• TASK: Only the lines between the line with "doll, on the table" and the line with "bpy.data.objects.remove(obj)", together with those two lines themselves, are to be copied exactly.

• DATASET EXCERPT:
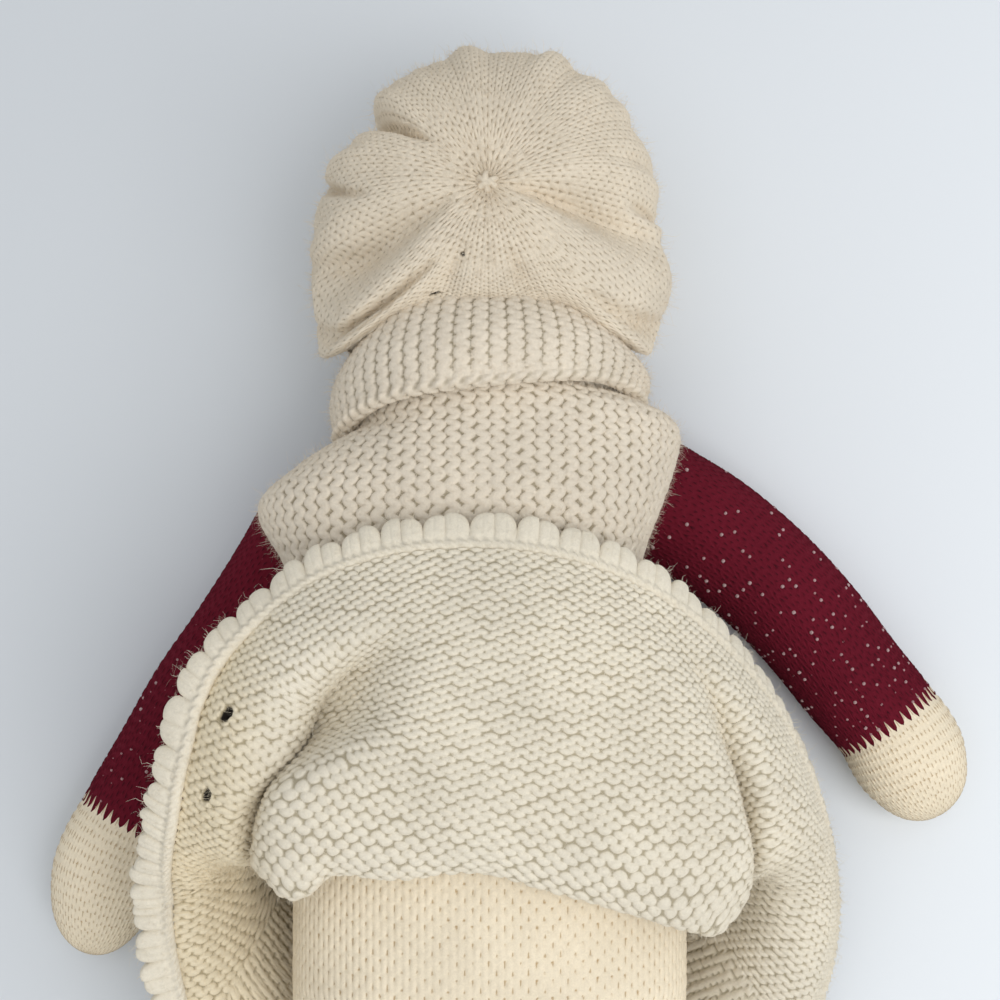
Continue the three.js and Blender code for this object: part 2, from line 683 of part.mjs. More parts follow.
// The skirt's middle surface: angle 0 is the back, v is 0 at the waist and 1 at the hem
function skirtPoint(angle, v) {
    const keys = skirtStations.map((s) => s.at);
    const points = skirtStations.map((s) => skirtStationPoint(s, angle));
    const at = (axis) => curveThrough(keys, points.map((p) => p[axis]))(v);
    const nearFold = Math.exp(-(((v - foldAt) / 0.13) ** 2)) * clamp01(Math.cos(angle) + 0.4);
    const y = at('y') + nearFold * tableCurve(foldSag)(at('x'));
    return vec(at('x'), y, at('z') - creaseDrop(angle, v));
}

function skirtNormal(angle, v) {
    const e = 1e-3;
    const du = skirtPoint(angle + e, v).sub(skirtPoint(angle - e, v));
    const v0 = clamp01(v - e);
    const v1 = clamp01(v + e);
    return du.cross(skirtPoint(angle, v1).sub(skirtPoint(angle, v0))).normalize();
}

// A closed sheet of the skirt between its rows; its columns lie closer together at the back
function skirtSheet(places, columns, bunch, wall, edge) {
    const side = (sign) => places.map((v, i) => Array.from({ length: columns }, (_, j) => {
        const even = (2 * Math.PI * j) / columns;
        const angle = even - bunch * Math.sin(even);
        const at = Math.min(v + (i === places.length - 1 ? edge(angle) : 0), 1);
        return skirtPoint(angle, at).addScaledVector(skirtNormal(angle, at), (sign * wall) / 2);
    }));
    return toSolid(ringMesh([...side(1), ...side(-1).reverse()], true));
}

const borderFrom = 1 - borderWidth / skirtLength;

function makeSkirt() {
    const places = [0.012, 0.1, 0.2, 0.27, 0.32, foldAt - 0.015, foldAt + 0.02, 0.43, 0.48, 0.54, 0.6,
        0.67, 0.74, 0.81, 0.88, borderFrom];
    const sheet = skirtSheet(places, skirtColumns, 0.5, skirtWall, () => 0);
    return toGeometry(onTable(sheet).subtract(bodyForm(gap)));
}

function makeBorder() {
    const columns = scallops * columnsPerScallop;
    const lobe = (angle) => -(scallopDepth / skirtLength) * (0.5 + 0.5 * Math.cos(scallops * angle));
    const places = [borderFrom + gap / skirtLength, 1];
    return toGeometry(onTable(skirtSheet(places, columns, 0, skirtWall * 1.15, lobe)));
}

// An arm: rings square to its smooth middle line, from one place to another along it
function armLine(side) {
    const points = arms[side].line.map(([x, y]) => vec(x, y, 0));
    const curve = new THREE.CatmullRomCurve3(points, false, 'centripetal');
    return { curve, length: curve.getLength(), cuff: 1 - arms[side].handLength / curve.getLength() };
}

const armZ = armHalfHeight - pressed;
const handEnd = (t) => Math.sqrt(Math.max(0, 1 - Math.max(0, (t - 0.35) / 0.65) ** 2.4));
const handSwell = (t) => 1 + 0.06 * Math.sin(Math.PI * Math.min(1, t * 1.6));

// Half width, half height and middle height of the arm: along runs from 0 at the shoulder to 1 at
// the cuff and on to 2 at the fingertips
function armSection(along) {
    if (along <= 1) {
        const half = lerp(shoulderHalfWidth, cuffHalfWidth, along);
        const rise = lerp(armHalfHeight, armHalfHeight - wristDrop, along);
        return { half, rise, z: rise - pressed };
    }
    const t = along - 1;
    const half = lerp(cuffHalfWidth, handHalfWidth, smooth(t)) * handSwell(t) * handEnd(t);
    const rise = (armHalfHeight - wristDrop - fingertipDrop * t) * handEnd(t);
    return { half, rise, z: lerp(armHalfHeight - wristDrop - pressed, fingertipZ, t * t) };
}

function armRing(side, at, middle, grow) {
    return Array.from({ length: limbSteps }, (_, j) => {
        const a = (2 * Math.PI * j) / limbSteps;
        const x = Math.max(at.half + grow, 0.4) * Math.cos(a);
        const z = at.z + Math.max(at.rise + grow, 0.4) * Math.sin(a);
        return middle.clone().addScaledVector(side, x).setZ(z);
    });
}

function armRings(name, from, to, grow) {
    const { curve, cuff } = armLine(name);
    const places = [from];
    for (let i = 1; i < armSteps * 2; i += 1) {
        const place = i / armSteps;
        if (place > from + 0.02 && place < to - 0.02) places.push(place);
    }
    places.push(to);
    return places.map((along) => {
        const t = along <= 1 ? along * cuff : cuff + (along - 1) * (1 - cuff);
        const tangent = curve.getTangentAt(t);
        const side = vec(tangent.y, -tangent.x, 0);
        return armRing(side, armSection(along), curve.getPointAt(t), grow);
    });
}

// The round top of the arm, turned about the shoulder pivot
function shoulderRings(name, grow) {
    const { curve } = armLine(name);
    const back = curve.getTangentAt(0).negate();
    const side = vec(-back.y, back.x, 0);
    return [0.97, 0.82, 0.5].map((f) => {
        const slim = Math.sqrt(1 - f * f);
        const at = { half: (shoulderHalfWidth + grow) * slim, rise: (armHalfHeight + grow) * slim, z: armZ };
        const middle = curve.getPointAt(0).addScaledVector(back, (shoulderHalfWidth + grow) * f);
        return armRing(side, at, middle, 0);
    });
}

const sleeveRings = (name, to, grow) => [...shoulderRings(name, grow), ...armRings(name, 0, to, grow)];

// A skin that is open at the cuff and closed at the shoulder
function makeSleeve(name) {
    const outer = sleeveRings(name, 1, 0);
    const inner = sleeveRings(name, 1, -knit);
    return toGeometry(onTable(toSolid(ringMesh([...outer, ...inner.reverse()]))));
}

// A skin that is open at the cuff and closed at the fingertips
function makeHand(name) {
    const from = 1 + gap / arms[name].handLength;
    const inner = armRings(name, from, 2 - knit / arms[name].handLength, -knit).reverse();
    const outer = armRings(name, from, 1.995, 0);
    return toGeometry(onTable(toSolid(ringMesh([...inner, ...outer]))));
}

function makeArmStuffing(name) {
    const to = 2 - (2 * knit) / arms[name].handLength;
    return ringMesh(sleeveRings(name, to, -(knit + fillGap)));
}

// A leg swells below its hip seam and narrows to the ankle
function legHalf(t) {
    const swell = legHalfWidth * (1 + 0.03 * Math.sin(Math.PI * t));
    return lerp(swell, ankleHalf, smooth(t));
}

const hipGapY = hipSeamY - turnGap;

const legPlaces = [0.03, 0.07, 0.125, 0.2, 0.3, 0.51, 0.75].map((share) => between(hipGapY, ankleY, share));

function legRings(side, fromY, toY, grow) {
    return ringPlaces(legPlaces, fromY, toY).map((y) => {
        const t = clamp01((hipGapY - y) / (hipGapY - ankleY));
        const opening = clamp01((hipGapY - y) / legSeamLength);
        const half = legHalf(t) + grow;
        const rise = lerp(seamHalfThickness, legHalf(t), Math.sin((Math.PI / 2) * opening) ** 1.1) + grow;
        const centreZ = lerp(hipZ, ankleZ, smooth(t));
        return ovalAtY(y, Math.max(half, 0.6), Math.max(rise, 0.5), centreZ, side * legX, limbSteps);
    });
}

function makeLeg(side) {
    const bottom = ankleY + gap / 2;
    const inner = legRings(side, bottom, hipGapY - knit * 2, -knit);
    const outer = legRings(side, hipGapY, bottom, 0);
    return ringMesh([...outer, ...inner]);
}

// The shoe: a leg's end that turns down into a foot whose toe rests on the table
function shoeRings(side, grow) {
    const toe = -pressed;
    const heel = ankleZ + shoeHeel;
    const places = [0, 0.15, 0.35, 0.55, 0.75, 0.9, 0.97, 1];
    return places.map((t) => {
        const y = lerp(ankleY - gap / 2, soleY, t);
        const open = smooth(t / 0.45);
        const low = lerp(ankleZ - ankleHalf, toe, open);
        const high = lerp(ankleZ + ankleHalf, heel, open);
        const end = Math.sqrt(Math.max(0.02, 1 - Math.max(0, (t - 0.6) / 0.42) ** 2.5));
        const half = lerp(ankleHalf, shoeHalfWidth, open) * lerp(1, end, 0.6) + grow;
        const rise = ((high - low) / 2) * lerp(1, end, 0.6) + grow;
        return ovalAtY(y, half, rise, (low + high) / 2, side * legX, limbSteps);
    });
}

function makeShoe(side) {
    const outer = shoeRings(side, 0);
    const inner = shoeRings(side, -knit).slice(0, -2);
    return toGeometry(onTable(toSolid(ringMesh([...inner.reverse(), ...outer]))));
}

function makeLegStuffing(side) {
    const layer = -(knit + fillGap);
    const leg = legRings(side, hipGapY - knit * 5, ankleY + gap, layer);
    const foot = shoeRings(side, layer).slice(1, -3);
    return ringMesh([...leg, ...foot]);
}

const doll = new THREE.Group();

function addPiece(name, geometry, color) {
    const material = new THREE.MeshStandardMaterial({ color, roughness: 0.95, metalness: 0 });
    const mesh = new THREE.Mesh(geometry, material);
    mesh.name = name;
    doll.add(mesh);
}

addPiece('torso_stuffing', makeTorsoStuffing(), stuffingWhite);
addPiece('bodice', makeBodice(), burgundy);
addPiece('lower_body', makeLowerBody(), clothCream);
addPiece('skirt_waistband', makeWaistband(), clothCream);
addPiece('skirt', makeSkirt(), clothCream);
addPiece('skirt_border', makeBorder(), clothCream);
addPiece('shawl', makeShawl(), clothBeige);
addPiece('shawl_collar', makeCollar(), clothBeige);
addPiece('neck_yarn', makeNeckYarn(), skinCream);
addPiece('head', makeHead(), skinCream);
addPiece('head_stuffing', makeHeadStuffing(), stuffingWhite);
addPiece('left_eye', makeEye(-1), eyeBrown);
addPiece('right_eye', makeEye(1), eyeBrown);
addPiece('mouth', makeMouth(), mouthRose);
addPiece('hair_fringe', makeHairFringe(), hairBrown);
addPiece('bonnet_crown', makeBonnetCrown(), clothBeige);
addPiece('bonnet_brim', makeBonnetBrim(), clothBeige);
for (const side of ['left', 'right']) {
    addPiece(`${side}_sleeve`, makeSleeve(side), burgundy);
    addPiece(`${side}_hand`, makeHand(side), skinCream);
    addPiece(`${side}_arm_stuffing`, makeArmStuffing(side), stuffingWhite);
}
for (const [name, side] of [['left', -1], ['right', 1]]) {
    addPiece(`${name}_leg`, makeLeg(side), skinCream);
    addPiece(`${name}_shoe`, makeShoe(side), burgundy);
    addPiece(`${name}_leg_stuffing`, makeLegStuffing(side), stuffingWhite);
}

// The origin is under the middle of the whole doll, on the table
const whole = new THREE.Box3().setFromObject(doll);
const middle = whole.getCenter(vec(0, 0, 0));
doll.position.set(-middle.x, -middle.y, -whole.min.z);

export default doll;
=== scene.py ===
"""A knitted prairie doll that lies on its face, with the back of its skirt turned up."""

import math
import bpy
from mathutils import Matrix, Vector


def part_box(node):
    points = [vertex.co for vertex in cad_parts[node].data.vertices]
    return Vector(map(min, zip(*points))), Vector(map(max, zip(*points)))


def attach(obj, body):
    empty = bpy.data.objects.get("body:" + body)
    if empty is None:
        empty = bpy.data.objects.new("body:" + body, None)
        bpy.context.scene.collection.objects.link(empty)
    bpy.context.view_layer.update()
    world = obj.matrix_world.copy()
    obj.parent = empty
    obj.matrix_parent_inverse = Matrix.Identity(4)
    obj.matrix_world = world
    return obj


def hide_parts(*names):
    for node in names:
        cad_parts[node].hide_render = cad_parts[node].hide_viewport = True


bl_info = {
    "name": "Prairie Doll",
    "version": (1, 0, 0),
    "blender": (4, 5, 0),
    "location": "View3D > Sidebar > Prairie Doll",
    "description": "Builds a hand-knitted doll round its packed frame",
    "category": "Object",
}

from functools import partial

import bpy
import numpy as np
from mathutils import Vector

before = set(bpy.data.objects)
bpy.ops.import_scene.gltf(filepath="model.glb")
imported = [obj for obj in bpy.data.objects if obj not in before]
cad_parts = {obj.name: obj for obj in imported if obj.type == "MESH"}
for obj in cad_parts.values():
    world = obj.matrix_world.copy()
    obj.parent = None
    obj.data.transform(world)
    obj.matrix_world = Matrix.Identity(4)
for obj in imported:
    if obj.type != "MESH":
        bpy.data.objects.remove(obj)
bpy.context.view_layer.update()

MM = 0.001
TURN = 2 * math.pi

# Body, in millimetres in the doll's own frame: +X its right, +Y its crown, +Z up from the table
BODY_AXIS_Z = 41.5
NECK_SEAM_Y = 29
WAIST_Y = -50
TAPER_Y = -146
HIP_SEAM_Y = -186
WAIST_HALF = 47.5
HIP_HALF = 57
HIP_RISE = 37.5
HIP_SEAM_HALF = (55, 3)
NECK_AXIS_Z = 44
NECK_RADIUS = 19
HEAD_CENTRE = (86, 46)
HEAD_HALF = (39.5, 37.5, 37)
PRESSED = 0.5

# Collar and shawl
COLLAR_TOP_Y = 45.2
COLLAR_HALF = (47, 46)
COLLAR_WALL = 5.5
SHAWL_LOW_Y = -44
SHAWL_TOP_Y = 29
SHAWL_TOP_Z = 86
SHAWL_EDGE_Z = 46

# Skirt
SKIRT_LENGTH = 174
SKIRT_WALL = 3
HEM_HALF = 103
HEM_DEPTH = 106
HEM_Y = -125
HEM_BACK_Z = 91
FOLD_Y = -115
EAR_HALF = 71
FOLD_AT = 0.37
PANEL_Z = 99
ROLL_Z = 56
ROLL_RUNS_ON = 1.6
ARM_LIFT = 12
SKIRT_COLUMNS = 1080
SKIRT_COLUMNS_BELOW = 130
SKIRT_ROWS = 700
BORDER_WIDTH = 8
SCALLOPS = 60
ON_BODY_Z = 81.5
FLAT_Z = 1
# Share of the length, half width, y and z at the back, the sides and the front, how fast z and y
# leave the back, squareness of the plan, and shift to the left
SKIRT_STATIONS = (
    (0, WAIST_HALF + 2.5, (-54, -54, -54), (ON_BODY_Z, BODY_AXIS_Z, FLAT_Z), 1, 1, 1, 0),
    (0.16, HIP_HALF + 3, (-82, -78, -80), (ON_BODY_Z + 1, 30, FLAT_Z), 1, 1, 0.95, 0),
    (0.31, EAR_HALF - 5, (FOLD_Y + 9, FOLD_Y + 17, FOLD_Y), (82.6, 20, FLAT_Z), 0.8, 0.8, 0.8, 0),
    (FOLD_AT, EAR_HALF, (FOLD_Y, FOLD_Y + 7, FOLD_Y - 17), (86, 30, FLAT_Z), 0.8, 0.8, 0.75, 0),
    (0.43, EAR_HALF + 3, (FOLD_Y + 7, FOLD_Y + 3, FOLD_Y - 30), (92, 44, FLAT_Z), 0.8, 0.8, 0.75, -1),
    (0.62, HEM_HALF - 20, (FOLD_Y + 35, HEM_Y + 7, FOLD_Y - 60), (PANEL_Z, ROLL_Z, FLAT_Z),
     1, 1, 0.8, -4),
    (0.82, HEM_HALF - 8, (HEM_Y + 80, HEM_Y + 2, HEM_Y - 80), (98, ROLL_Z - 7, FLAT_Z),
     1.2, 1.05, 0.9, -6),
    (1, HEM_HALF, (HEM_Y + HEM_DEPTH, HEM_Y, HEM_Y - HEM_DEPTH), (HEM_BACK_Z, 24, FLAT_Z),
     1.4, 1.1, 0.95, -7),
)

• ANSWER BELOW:
// The origin is under the middle of the whole doll, on the table
const whole = new THREE.Box3().setFromObject(doll);
const middle = whole.getCenter(vec(0, 0, 0));
doll.position.set(-middle.x, -middle.y, -whole.min.z);

export default doll;
=== scene.py ===
"""A knitted prairie doll that lies on its face, with the back of its skirt turned up."""

import math
import bpy
from mathutils import Matrix, Vector


def part_box(node):
    points = [vertex.co for vertex in cad_parts[node].data.vertices]
    return Vector(map(min, zip(*points))), Vector(map(max, zip(*points)))


def attach(obj, body):
    empty = bpy.data.objects.get("body:" + body)
    if empty is None:
        empty = bpy.data.objects.new("body:" + body, None)
        bpy.context.scene.collection.objects.link(empty)
    bpy.context.view_layer.update()
    world = obj.matrix_world.copy()
    obj.parent = empty
    obj.matrix_parent_inverse = Matrix.Identity(4)
    obj.matrix_world = world
    return obj


def hide_parts(*names):
    for node in names:
        cad_parts[node].hide_render = cad_parts[node].hide_viewport = True


bl_info = {
    "name": "Prairie Doll",
    "version": (1, 0, 0),
    "blender": (4, 5, 0),
    "location": "View3D > Sidebar > Prairie Doll",
    "description": "Builds a hand-knitted doll round its packed frame",
    "category": "Object",
}

from functools import partial

import bpy
import numpy as np
from mathutils import Vector

before = set(bpy.data.objects)
bpy.ops.import_scene.gltf(filepath="model.glb")
imported = [obj for obj in bpy.data.objects if obj not in before]
cad_parts = {obj.name: obj for obj in imported if obj.type == "MESH"}
for obj in cad_parts.values():
    world = obj.matrix_world.copy()
    obj.parent = None
    obj.data.transform(world)
    obj.matrix_world = Matrix.Identity(4)
for obj in imported:
    if obj.type != "MESH":
        bpy.data.objects.remove(obj)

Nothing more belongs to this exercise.